### Dataset
╭──

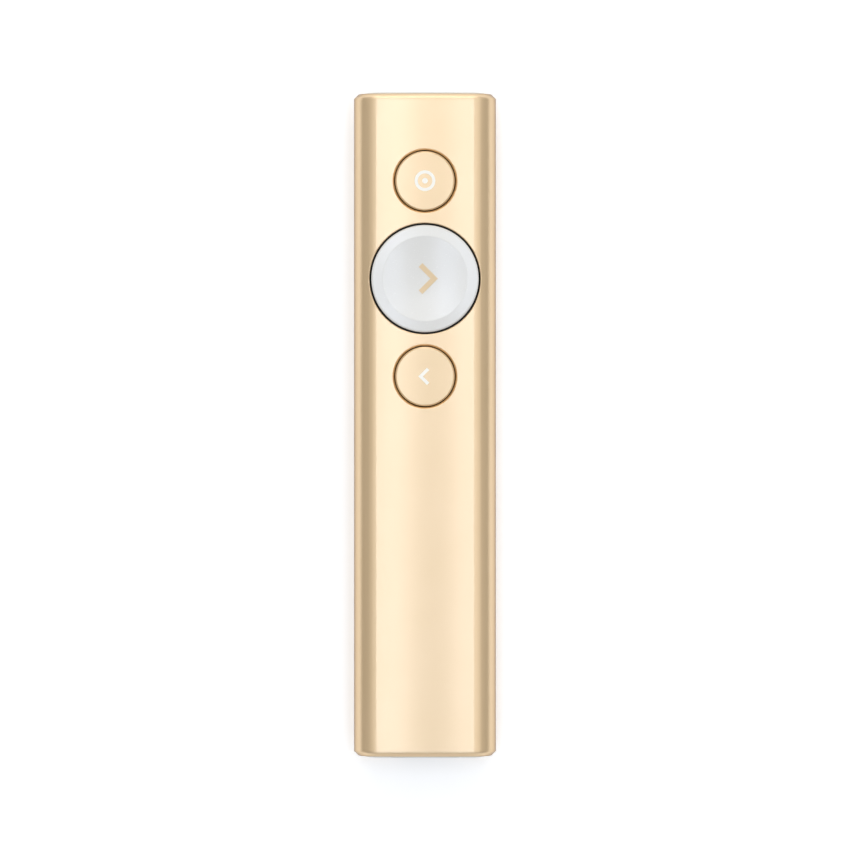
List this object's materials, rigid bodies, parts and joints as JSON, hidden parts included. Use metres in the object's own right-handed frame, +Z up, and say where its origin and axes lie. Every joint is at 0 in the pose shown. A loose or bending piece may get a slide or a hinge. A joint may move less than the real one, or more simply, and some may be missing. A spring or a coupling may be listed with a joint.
{
  "type": "presentation clicker",
  "caption": "slim bar-shaped wireless presentation remote in pale gold anodised aluminium, with round push buttons and a stowed plug-in receiver",
  "frame": {"origin": "on the flat of the back, under the middle of the body", "axes": "X across the body, +Y towards the end that points at the screen, +Z up out of the button face"},
  "size_m": [0.0282, 0.1314, 0.0121],
  "materials": {
    "gold_anodised_aluminium": "fine satin, pale gold anodised",
    "end_cap_plastic": "fine matt, warm light grey",
    "black_moulding": "fine matt, black",
    "circuit_board": "green solder mask",
    "chip_package": "matt black moulding compound",
    "antenna_ceramic": "fired ceramic",
    "plated_steel": "nickel plated",
    "battery_foil": "laminated foil pouch",
    "lead_insulation": "extruded insulation",
    "white_plastic": "moulded nylon",
    "gold_button": "satin, pale gold anodised",
    "white_button": "satin moulded white",
    "receiver_plastic": "fine matt, warm grey",
    "contact_brass": "gold flashed"
  },
  "bodies": {
    "handset": {"body_sleeve": "gold_anodised_aluminium", "front_end_cap": "end_cap_plastic", "rear_end_cap": "end_cap_plastic", "inner_chassis": "black_moulding", "bay_magnet": "plated_steel", "main_board": "circuit_board", "board_screws": "plated_steel", "microcontroller": "chip_package", "charging_chip": "chip_package", "motion_sensor": "chip_package", "antenna_chip": "antenna_ceramic", "radio_shield_can": "plated_steel", "usb_c_socket": "plated_steel", "battery_cell": "battery_foil", "battery_leads": "lead_insulation", "battery_connector": "white_plastic", "vibration_motor": "plated_steel", "pointer_switch": "chip_package", "next_switch": "chip_package", "back_switch": "chip_package"},
    "pointer_button": {"pointer_button_cap": "gold_button", "pointer_button_stem": "black_moulding", "pointer_plunger": "white_plastic"},
    "next_button": {"next_button_cap": "white_button", "next_button_stem": "black_moulding", "next_plunger": "white_plastic"},
    "back_button": {"back_button_cap": "gold_button", "back_button_stem": "black_moulding", "back_plunger": "white_plastic"},
    "receiver": {"receiver_upper_shell": "receiver_plastic", "receiver_lower_shell": "receiver_plastic", "receiver_board": "circuit_board", "receiver_chip": "chip_package", "receiver_plug_shell": "plated_steel", "receiver_tongue": "white_plastic", "receiver_contacts": "contact_brass"}
  },
  "joints": [
    {"name": "pointer_press", "type": "slide", "parent": "handset", "child": "pointer_button", "axis": [0, 0, -1], "range_m": [0, 0.0003], "stiffness_N_per_m": 6000},
    {"name": "next_press", "type": "slide", "parent": "handset", "child": "next_button", "axis": [0, 0, -1], "range_m": [0, 0.0003], "stiffness_N_per_m": 6000},
    {"name": "back_press", "type": "slide", "parent": "handset", "child": "back_button", "axis": [0, 0, -1], "range_m": [0, 0.0003], "stiffness_N_per_m": 6000},
    {"name": "receiver_pull", "type": "slide", "parent": "handset", "child": "receiver", "axis": [0, -1, 0], "range_m": [0, 0.045]}
  ]
}
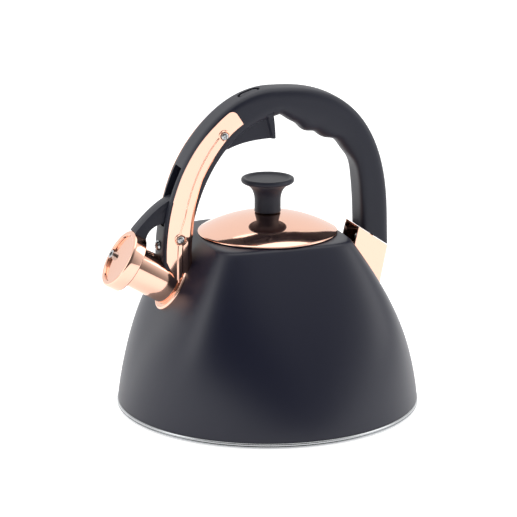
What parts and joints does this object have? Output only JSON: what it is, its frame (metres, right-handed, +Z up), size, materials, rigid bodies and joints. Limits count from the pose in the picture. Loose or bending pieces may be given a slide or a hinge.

╰──

### Exercise instructions
Locate all lines holding the word "origin", then copy them out.

### Exercise result
List this object's materials, rigid bodies, parts and joints as JSON, hidden parts included. Use metres in the object's own right-handed frame, +Z up, and say where its origin and axes lie. Every joint is at 0 in the pose shown. A loose or bending piece may get a slide or a hinge. A joint may move less than the real one, or more simply, and some may be missing. A spring or a coupling may be listed with a joint.
  "frame": {"origin": "on the flat of the back, under the middle of the body", "axes": "X across the body, +Y towards the end that points at the screen, +Z up out of the button face"},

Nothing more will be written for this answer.